Aún estaba de vacaciones, pero la emoción del proyecto que empezaría el 6 de enero cada vez invadía más mis pensamientos. Las emociones salían a flor de piel a cada momento que alguien me preguntaba algo, lo que fuera.
En este siglo en el que estamos conectados al internet en todo momento y que incluso cuando andamos lejos de nuestro lugar de residencia buscamos colgarnos de alguna red pública o wifi que encontremos disponible, no es sorpresa que mientras esperaba el autobús de vuelta a casa actualizara mi buzón de correo electrónico. Así, encontré el mensaje que me pedía llegar el día de bienvenida para la plática de orientación y la entrega de materiales y uniformes puntualísima a primera hora. Por lo general llego a mis citas en tiempo y forma, pero este día quería serlo aún más.
La noche previa al “Día-D” me dormí temprano. Creo que apenas pasaban de las 22:00 horas y yo ya me disponía a dormir cual escolapia de primaria. Cierto es que la mente le juega a uno en todo momento, día o noche, así que no pude quedarme en los brazos de Morfeo más allá de las 5:30 de la madrugada. Mi padre habría estado orgulloso, a mí me hubiera gustado dormir un poco más, pero la verdad es que no parecía necesitarlo. Estaba lista para tomar posesión de las hornillas, así que me arreglé, desayuné y emprendí camino. Pensé haber llegado demasiado temprano, pero no fue así. No era yo la primera, pero faltaban más de 30 minutos para el supuesto inicio de la sesión en la que se requería estuviera yo presente.
La segunda sorpresa fue cuando entré y en la recepción había personas de todos los orígenes acogiendo a los nuevos alumnos en nuestra lengua materna y por nuestro nombre de pila. Totalmente mi estilo. Eso de ser el alumno número de matrícula 15 854 no va conmigo; me hace sentir terriblemente infeliz.
Antes que todo, había que llenar formularios. Luego vinieron las palabras de bienvenida, los recordatorios al reglamento -que aunque parecían ser muy cercanos a los de una escuela militarizada, es completamente comprensible dados los riesgos que se viven en una cocina- y claro, el que cada alumno se presentara a sí mismo y dijera su país de procedencia, no sin antes haber sido convidados un café, un jugo de naranja e incluso algún bollito de esos que se acostumbran en los ricos restaurantes franceses a la hora del desayuno.
Más tarde nos llevaron por aquí y por allá, recorrimos todos los rincones del edificio en el que pasaríamos por lo menos los siguientes tres meses, pues cada quien trae un plan de permanencia distinto.
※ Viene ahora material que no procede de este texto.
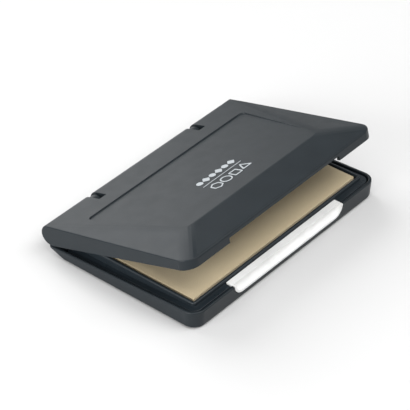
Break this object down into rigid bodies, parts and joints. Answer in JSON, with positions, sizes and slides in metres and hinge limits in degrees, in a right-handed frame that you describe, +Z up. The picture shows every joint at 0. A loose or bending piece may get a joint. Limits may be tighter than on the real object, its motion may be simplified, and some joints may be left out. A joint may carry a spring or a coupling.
{
  "type": "ink pad",
  "caption": "Flat hinged ink pad: a moulded plastic case with a sloping lid, a cloth-covered felt pad in a dark frame and a pale strip along its front edge.",
  "frame": {"origin": "under the middle of the case, on the surface that its rubber feet stand on", "axes": "+X along the hinge, to the right seen from the front; +Z up; -Y is the front, where the pale strip is and where the lid lifts"},
  "size_m": [0.1014, 0.0699, 0.0285],
  "materials": {
    "case_plastic": "satin charcoal, moulded",
    "insert_plastic": "smooth, very dark",
    "strip_plastic": "smooth white",
    "felt": "pressed wool felt",
    "cover_cloth": "fine woven cloth, beige",
    "liner_plastic": "fine texture",
    "pin_steel": "turned",
    "foot_rubber": "matt",
    "mark_print": "light grey print"
  },
  "bodies": {
    "base": {"base_tray": "case_plastic", "pad_frame": "insert_plastic", "felt_core": "felt", "pad_cover": "cover_cloth", "index_strip": "strip_plastic", "hinge_pin_left": "pin_steel", "hinge_pin_right": "pin_steel", "rubber_foot_1": "foot_rubber", "rubber_foot_2": "foot_rubber", "rubber_foot_3": "foot_rubber", "rubber_foot_4": "foot_rubber"},
    "lid": {"lid_shell": "case_plastic", "lid_liner": "liner_plastic", "lid_emblem": "mark_print"}
  },
  "joints": [
    {"name": "lid_hinge", "type": "hinge", "parent": "base", "child": "lid", "pos_m": [0, 0.03095, 0.0083], "axis": [-1, 0, 0], "range_deg": [-15.25, 164.75]}
  ]
}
Fuimos al departamento administrativo para verificar datos, papeles, etc. y finalmente nos probamos los uniformes que recibiríamos inmediatamente junto con el material didáctico y de trabajo.
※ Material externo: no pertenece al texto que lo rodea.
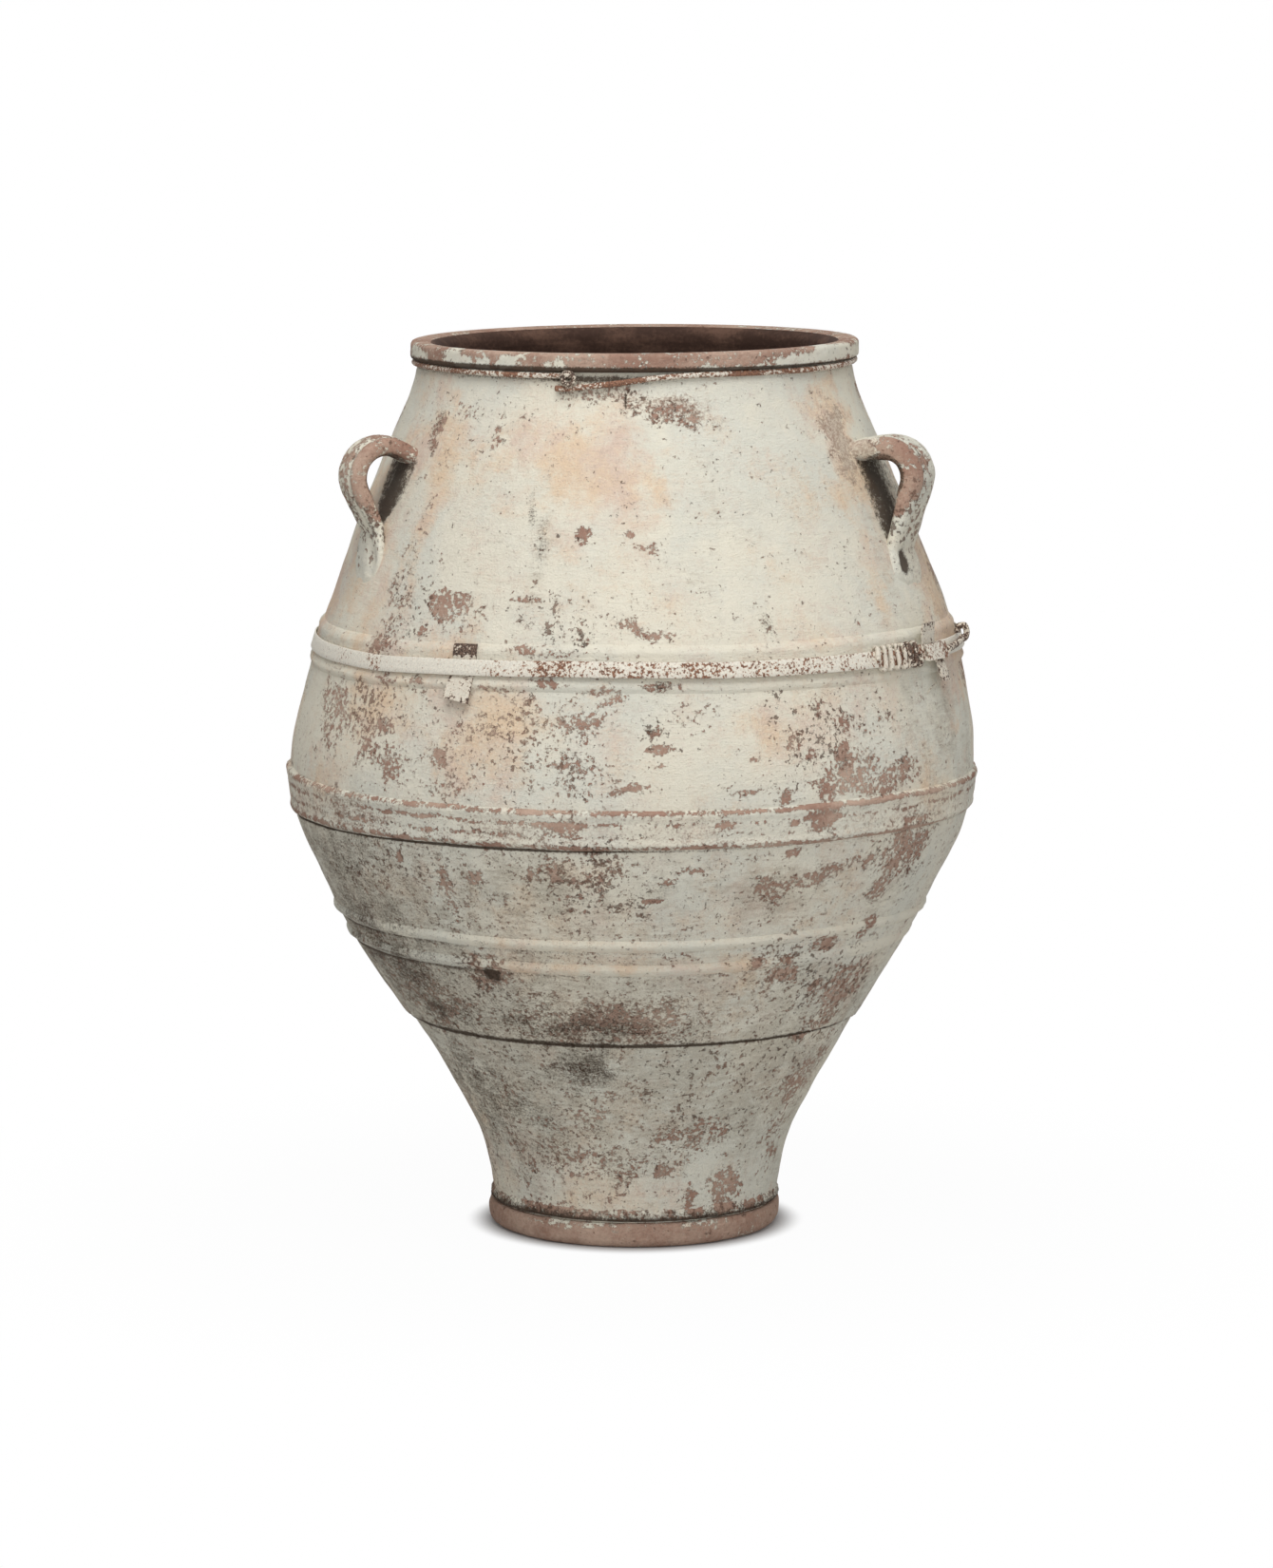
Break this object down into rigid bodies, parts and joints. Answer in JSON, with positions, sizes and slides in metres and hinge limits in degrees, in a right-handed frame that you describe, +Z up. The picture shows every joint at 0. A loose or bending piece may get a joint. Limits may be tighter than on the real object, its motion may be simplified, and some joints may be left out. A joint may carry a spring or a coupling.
{
  "type": "greek pithos",
  "caption": "Tall Greek pithos in limewashed terracotta with strap handles, clay bands, a wire under the lip and a lashed iron strap round the shoulder",
  "frame": {"origin": "centre of the slab's underside, on the floor", "axes": "+Z up along the jar's axis, -Y towards the front where the neck wire's eye and the strap's clip are seen"},
  "size_m": [0.7455, 0.7456, 0.96],
  "materials": {
    "limewashed_terracotta": "worn limewash over matte terracotta",
    "bare_terracotta": "bare matte terracotta",
    "painted_iron": "flaking white paint over rust",
    "rusty_iron": "rusted iron with remnants of white paint"
  },
  "bodies": {
    "root": {"foot_slab": "bare_terracotta", "foot_fillet": "bare_terracotta", "rim_lip": "bare_terracotta", "handle_left": "bare_terracotta", "handle_right": "bare_terracotta", "handle_back": "bare_terracotta", "lower_wall": "limewashed_terracotta", "waist_wall": "limewashed_terracotta", "belly_wall": "limewashed_terracotta", "body_wall": "limewashed_terracotta", "shoulder_wall": "limewashed_terracotta", "lower_cordon": "limewashed_terracotta", "upper_cordon": "limewashed_terracotta", "belly_band": "limewashed_terracotta", "shoulder_band": "limewashed_terracotta", "neck_wire": "painted_iron", "neck_wire_tail": "painted_iron", "strap_hoop": "painted_iron", "strap_end_loop": "painted_iron", "strap_clip": "painted_iron", "neck_wire_eye": "rusty_iron", "strap_lashing": "rusty_iron", "strap_tab": "rusty_iron", "strap_drop": "rusty_iron", "lashing_pigtail": "rusty_iron", "drop_wire": "rusty_iron"}
  },
  "joints": []
}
En ese momento fue cuando las cosas tornaron su curso, pues aún cuando todo era paz y tranquilidad en el entorno, mi yo interno tomó posesión de mi persona y me sentí completamente abrumada. Nada malo, pero sí unas enormes ganas de sentarme a llorar, pero no de tristeza, todo lo contrario. Quería gritar a los cuatro vientos ¡GRACIAS! una y otra vez porque estaba aquí, donde siempre había querido y hasta soñado desde muy pequeñita, pero cuya realización no sería sino hasta ahora. Y en ese momento me parecía prácticamente inverosímil. Creo que ya había almacenado el anhelo en algún cajón. Cierto es que desempolvarlo y perseguirlo con ahínco hasta lograrlo fue lo apabullante. Ahora, los próximos nueve meses viviré en estos pasillos que huelen a mantequilla mañana y tarde, responderé Oui, chef ! tantas veces como se me pregunte algo y seguramente consumiremos en casa tantas calorías como prácticas haya en la escuela y por qué no, en la cocina de casa.